Instructions for the task » Repeat every line below exactly, word for word.

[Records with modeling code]
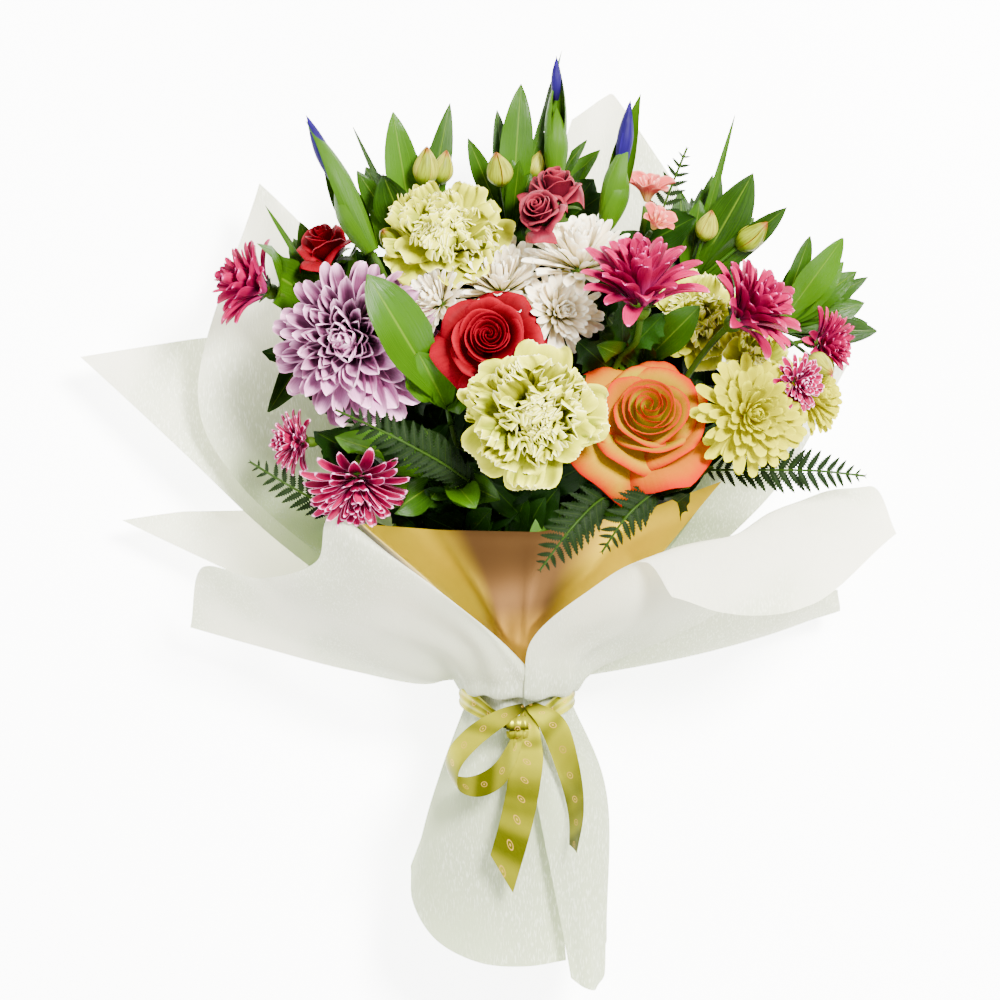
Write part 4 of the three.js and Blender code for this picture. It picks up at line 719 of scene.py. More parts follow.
# The leafy sprays: ruscus and alstroemeria leaves, with a few closed buds, fan out from the head of a
# stalk. Each leaf is a blade folded a little along its midrib.
leaf_green = material("leaf green", green_shade("#091D02", "#325701", "#5E771B"),
                      roughness=0.34, thin=0.05, gloss=0.16)
bud_green = material(
    "bud green",
    petal_shade("#3F5902", "#748009", "#804718", vein=0.6, rim=0.8, vary=0.3, speck=9.0,
                other="#8B8C21"),
    roughness=0.4, thin=0.06)

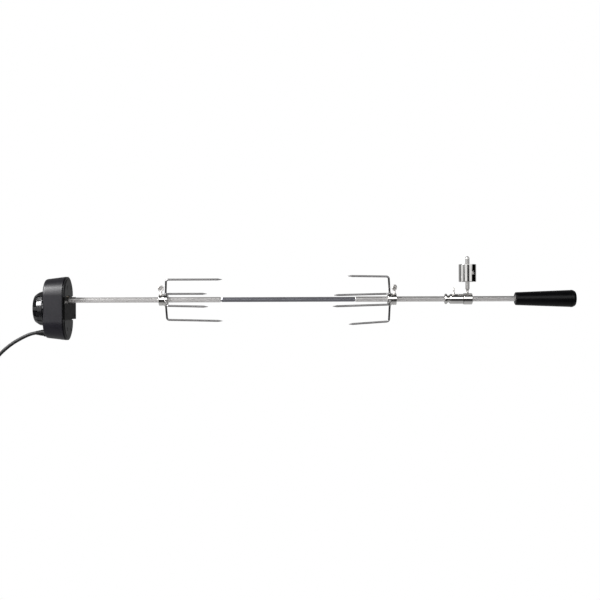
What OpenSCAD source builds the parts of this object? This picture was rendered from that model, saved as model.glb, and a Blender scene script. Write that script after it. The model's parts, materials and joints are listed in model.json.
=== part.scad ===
// Grill rotisserie kit: a geared drive motor on its bracket, a hexagonal spit in three screwed
// lengths, two four-pronged forks, a grooved support bushing, a counterweight and a handle.
// The spit's axis is X. The origin is on that axis, at the bracket's outer face.
// The motor is at -X, the handle at +X, and Z is up. All sizes are in millimetres.

/* [Spit] */
// Width of the hexagonal spit across its flats
hex_af = 9.5; // [8:0.1:10]
// Where the first and second lengths of spit meet
joint_1_x = 304; // [300:1:310]
// Where the second and third lengths of spit meet
joint_2_x = 572; // [560:1:600]

/* [Motor] */
// Height of the motor casing
case_h = 127; // [120:1:135]
// Width of the motor casing at its front
case_w = 76; // [74:1:84]
// Height of the casing's middle against the spit's axis
case_z = -16.5; // [-17:0.5:-16]
// Diameter of the drum cap at its base
drum_d = 72; // [68:1:74]
// Number of slots around the drum cap
drum_slots = 20; // [12:1:24]

/* [Forks] */
// Diameter of the prongs' wire
wire_d = 4; // [3.5:0.1:4.5]
// Length of a long prong
long_prong = 112; // [100:1:120]
// Length of a short prong
short_prong = 82; // [70:1:90]
// Distance of a long prong from the spit's axis, at its elbow
long_r = 42; // [38:1:46]
// Distance of a short prong from the spit's axis, at its elbow
short_r = 47; // [38:1:50]
// Place of the left fork's prongs along the spit
left_fork_x = 193; // [180:1:200]
// Place of the right fork's prongs along the spit
right_fork_x = 642; // [620:1:660]
// How far the clamped pieces are turned about the spit, towards the front
clamp_turn = 15; // [0:1:30]

/* [Counterweight] */
// Place of the counterweight's hub along the spit
hub_x = 797; // [795:1:850]
// Diameter of the weight
weight_d = 34.5; // [30:0.5:40]
// Height of the weight
weight_h = 35; // [30:1:38]
// How far the arm leans back from upright
arm_lean = 0; // [-30:1:30]

/* [Handle] */
// Where the handle's grip starts
grip_x = 892; // [885:1:900]
// Length of the grip
grip_l = 121; // [100:1:130]

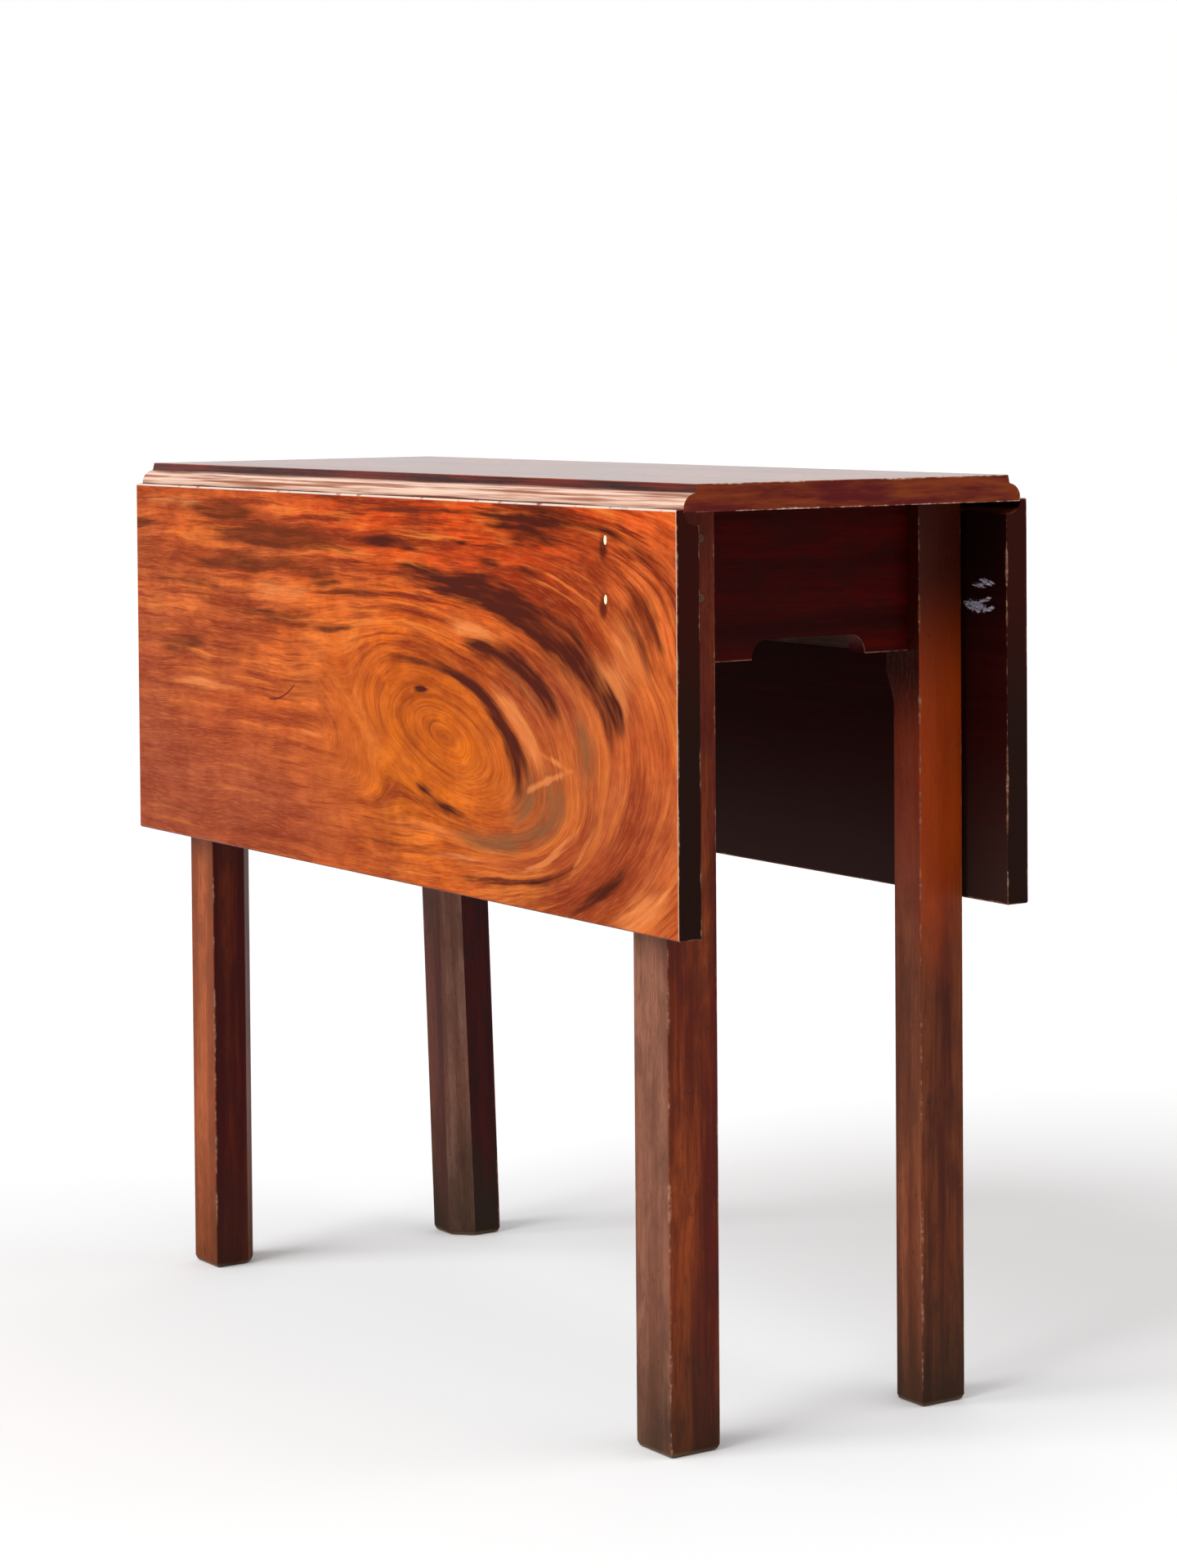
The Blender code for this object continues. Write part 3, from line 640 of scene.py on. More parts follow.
def add_edge_wear(g, colour, place, low, high, width=EDGE_WEAR, cover=0.8, dull=WORN,
                  pale=WORN_PALE):
    """Rub the polish off along the edges of a box, unevenly. Gives the colour and the rub."""
    x, y, z = place
    distance = arris_distance(g, x, y, z, low, high)
    patch = g.noise(g.vector(x * 26.0, y * 26.0, z * 26.0), detail=4.0, roughness=0.65)
    nick = g.noise(g.vector(x * 240.0, y * 240.0, z * 240.0), detail=2.0)
    reach = width * (0.15 + 1.3 * g.step(patch, 0.38, 0.68)) * (0.7 + 0.6 * nick)
    rub = g.step(distance / reach, 1.2, 0.4)
    colour = g.mix(rub * cover, colour, g.mix(g.step(nick, 0.4, 0.7), dull, pale))
    return colour, rub


def add_rims(g, colour, outer, high):
    """Pale, chipped rims along the ends and the top of a leaf's outer face: wear together with a
    painted highlight on the arris, near white along the top.
    """
    chips = g.noise(g.vector(g.x * 60.0, 0.0, g.z * 60.0), detail=4.0)
    end_rim = g.step(high[0] - g.absolute(g.x), RIM_WIDTH, RIM_WIDTH * 0.4)
    end_rim = end_rim * g.step(chips, 0.30, 0.48)
    top_rim = g.step(g.z, high[2] - RIM_WIDTH * 1.5, high[2] - RIM_WIDTH * 0.6)
    top_rim = top_rim * g.step(chips, 0.30, 0.46)
    colour = g.mix(end_rim * outer * 0.8, colour, RIM_PALE_WEAR_HIGHLIGHT)
    return g.mix(top_rim * outer * 0.9, colour, RIM_WHITE_WEAR_HIGHLIGHT)


def add_front_marks(g, colour):
    """A hair crack, and dark stains round the two filled screw holes."""
    along = g.x - CRACK_PLACE[0]
    curve = g.z - CRACK_PLACE[1] - along * CRACK_SLOPE - along * along * CRACK_ARCH
    crack = g.step(g.absolute(curve), *CRACK_WIDTH) * g.step(g.absolute(along), *CRACK_REACH)
    colour = g.mix(crack * 0.9, colour, CRACK_RED)
    place = g.vector(g.x, g.z, 0.0)
    for plug_z in PLUG_HEIGHTS:
        centre = (PLUG_X + STAIN_SHIFT[0], plug_z + STAIN_SHIFT[1], 0)
        stain = g.spot(place, centre, (*STAIN_REACH, 1))
        colour = g.mix(g.step(stain, 0.25, 0.9) * 0.85, colour, STREAK_DARK)
    return colour


def add_pale_marks(g, colour):
    """Pale, ragged marks on the back leaf's inner face."""
    ragged = g.noise(g.vector(g.x * 230.0, 0.0, g.z * 700.0), detail=4.0, roughness=0.75)
    paint = g.mix(g.step(ragged, 0.50, 0.64), PALE_MARK_GREY, PALE_MARK_LIGHT)
    for x, z, half_length, half_height, slope in PALE_MARKS:
        level = g.z - (g.x - x) * slope
        pale_mark = g.spot(g.vector(g.x, level, 0.0), (x, z, 0), (half_length, half_height, 1))
        torn = pale_mark * (ragged * 2.6 - 0.75)
        colour = g.mix(g.step(torn, 0.28, 0.38) * 0.9, colour, paint)
    return colour


# ---- the leaves ----
FIGURES = {"front": FRONT_FIGURE, "back": BACK_FIGURE}
FACING = (0.5, 0.8)  # a normal's share at which a face counts as turned that way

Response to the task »
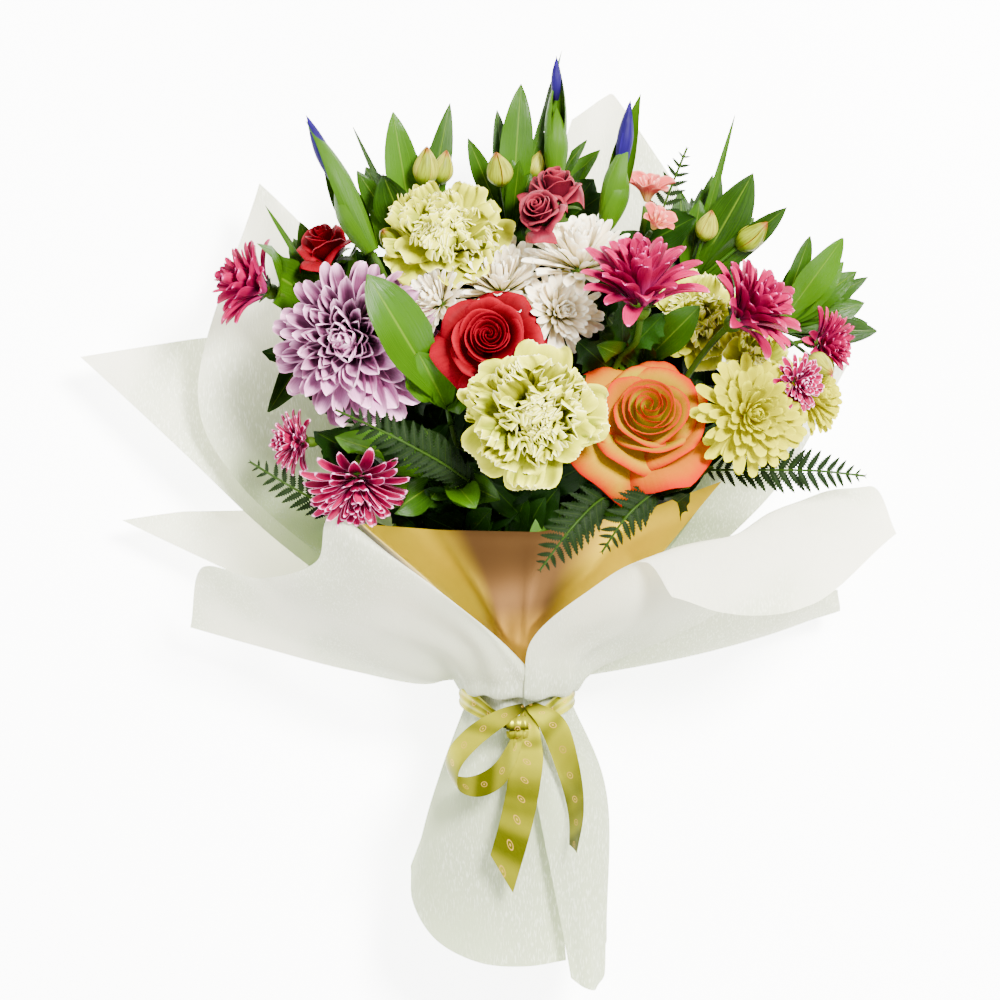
Write part 4 of the three.js and Blender code for this picture. It picks up at line 719 of scene.py. More parts follow.
# The leafy sprays: ruscus and alstroemeria leaves, with a few closed buds, fan out from the head of a
# stalk. Each leaf is a blade folded a little along its midrib.
leaf_green = material("leaf green", green_shade("#091D02", "#325701", "#5E771B"),
                      roughness=0.34, thin=0.05, gloss=0.16)
bud_green = material(
    "bud green",
    petal_shade("#3F5902", "#748009", "#804718", vein=0.6, rim=0.8, vary=0.3, speck=9.0,
                other="#8B8C21"),
    roughness=0.4, thin=0.06)

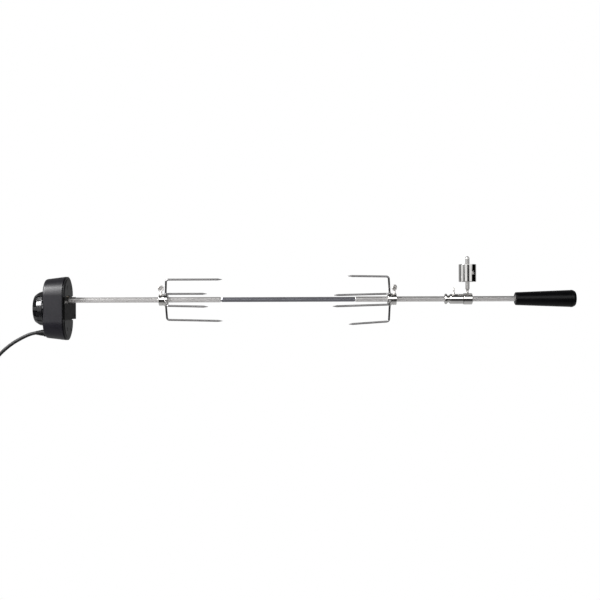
What OpenSCAD source builds the parts of this object? This picture was rendered from that model, saved as model.glb, and a Blender scene script. Write that script after it. The model's parts, materials and joints are listed in model.json.
=== part.scad ===
// Grill rotisserie kit: a geared drive motor on its bracket, a hexagonal spit in three screwed
// lengths, two four-pronged forks, a grooved support bushing, a counterweight and a handle.
// The spit's axis is X. The origin is on that axis, at the bracket's outer face.
// The motor is at -X, the handle at +X, and Z is up. All sizes are in millimetres.

/* [Spit] */
// Width of the hexagonal spit across its flats
hex_af = 9.5; // [8:0.1:10]
// Where the first and second lengths of spit meet
joint_1_x = 304; // [300:1:310]
// Where the second and third lengths of spit meet
joint_2_x = 572; // [560:1:600]

/* [Motor] */
// Height of the motor casing
case_h = 127; // [120:1:135]
// Width of the motor casing at its front
case_w = 76; // [74:1:84]
// Height of the casing's middle against the spit's axis
case_z = -16.5; // [-17:0.5:-16]
// Diameter of the drum cap at its base
drum_d = 72; // [68:1:74]
// Number of slots around the drum cap
drum_slots = 20; // [12:1:24]

/* [Forks] */
// Diameter of the prongs' wire
wire_d = 4; // [3.5:0.1:4.5]
// Length of a long prong
long_prong = 112; // [100:1:120]
// Length of a short prong
short_prong = 82; // [70:1:90]
// Distance of a long prong from the spit's axis, at its elbow
long_r = 42; // [38:1:46]
// Distance of a short prong from the spit's axis, at its elbow
short_r = 47; // [38:1:50]
// Place of the left fork's prongs along the spit
left_fork_x = 193; // [180:1:200]
// Place of the right fork's prongs along the spit
right_fork_x = 642; // [620:1:660]
// How far the clamped pieces are turned about the spit, towards the front
clamp_turn = 15; // [0:1:30]

/* [Counterweight] */
// Place of the counterweight's hub along the spit
hub_x = 797; // [795:1:850]
// Diameter of the weight
weight_d = 34.5; // [30:0.5:40]
// Height of the weight
weight_h = 35; // [30:1:38]
// How far the arm leans back from upright
arm_lean = 0; // [-30:1:30]

/* [Handle] */
// Where the handle's grip starts
grip_x = 892; // [885:1:900]
// Length of the grip
grip_l = 121; // [100:1:130]

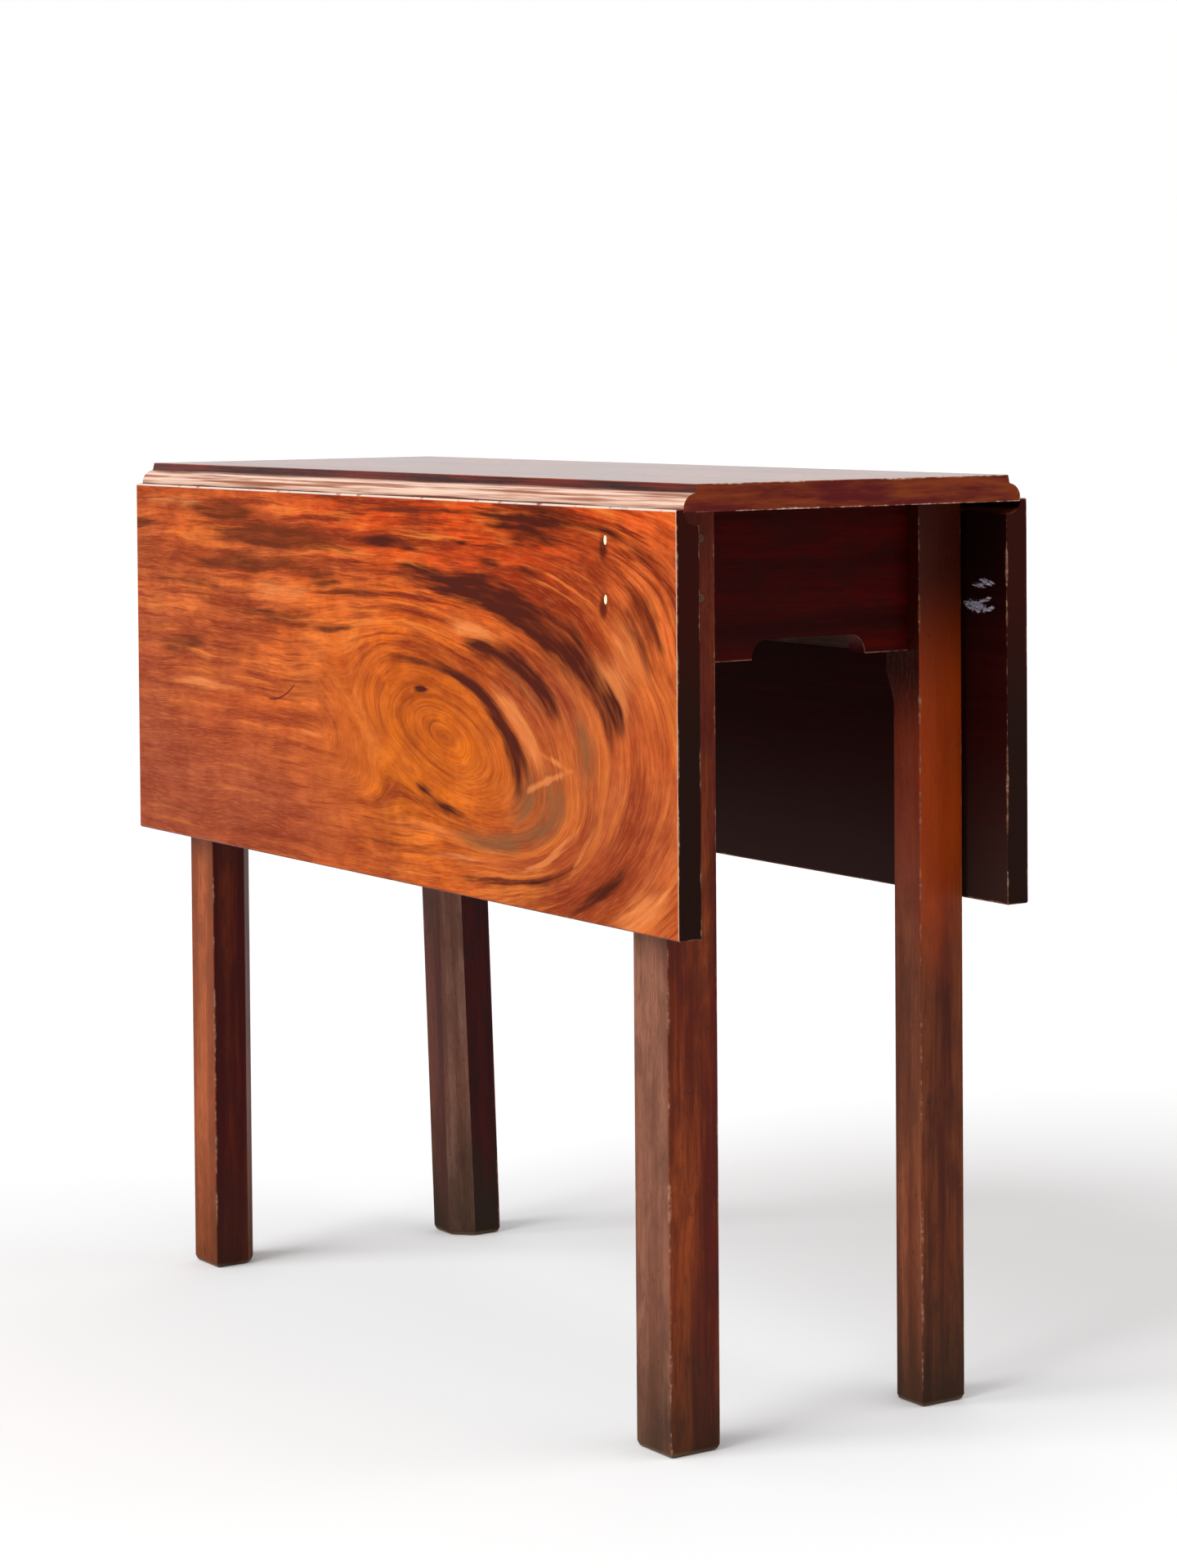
The Blender code for this object continues. Write part 3, from line 640 of scene.py on. More parts follow.
def add_edge_wear(g, colour, place, low, high, width=EDGE_WEAR, cover=0.8, dull=WORN,
                  pale=WORN_PALE):
    """Rub the polish off along the edges of a box, unevenly. Gives the colour and the rub."""
    x, y, z = place
    distance = arris_distance(g, x, y, z, low, high)
    patch = g.noise(g.vector(x * 26.0, y * 26.0, z * 26.0), detail=4.0, roughness=0.65)
    nick = g.noise(g.vector(x * 240.0, y * 240.0, z * 240.0), detail=2.0)
    reach = width * (0.15 + 1.3 * g.step(patch, 0.38, 0.68)) * (0.7 + 0.6 * nick)
    rub = g.step(distance / reach, 1.2, 0.4)
    colour = g.mix(rub * cover, colour, g.mix(g.step(nick, 0.4, 0.7), dull, pale))
    return colour, rub


def add_rims(g, colour, outer, high):
    """Pale, chipped rims along the ends and the top of a leaf's outer face: wear together with a
    painted highlight on the arris, near white along the top.
    """
    chips = g.noise(g.vector(g.x * 60.0, 0.0, g.z * 60.0), detail=4.0)
    end_rim = g.step(high[0] - g.absolute(g.x), RIM_WIDTH, RIM_WIDTH * 0.4)
    end_rim = end_rim * g.step(chips, 0.30, 0.48)
    top_rim = g.step(g.z, high[2] - RIM_WIDTH * 1.5, high[2] - RIM_WIDTH * 0.6)
    top_rim = top_rim * g.step(chips, 0.30, 0.46)
    colour = g.mix(end_rim * outer * 0.8, colour, RIM_PALE_WEAR_HIGHLIGHT)
    return g.mix(top_rim * outer * 0.9, colour, RIM_WHITE_WEAR_HIGHLIGHT)


def add_front_marks(g, colour):
    """A hair crack, and dark stains round the two filled screw holes."""
    along = g.x - CRACK_PLACE[0]
    curve = g.z - CRACK_PLACE[1] - along * CRACK_SLOPE - along * along * CRACK_ARCH
    crack = g.step(g.absolute(curve), *CRACK_WIDTH) * g.step(g.absolute(along), *CRACK_REACH)
    colour = g.mix(crack * 0.9, colour, CRACK_RED)
    place = g.vector(g.x, g.z, 0.0)
    for plug_z in PLUG_HEIGHTS:
        centre = (PLUG_X + STAIN_SHIFT[0], plug_z + STAIN_SHIFT[1], 0)
        stain = g.spot(place, centre, (*STAIN_REACH, 1))
        colour = g.mix(g.step(stain, 0.25, 0.9) * 0.85, colour, STREAK_DARK)
    return colour


def add_pale_marks(g, colour):
    """Pale, ragged marks on the back leaf's inner face."""
    ragged = g.noise(g.vector(g.x * 230.0, 0.0, g.z * 700.0), detail=4.0, roughness=0.75)
    paint = g.mix(g.step(ragged, 0.50, 0.64), PALE_MARK_GREY, PALE_MARK_LIGHT)
    for x, z, half_length, half_height, slope in PALE_MARKS:
        level = g.z - (g.x - x) * slope
        pale_mark = g.spot(g.vector(g.x, level, 0.0), (x, z, 0), (half_length, half_height, 1))
        torn = pale_mark * (ragged * 2.6 - 0.75)
        colour = g.mix(g.step(torn, 0.28, 0.38) * 0.9, colour, paint)
    return colour


# ---- the leaves ----
FIGURES = {"front": FRONT_FIGURE, "back": BACK_FIGURE}
FACING = (0.5, 0.8)  # a normal's share at which a face counts as turned that way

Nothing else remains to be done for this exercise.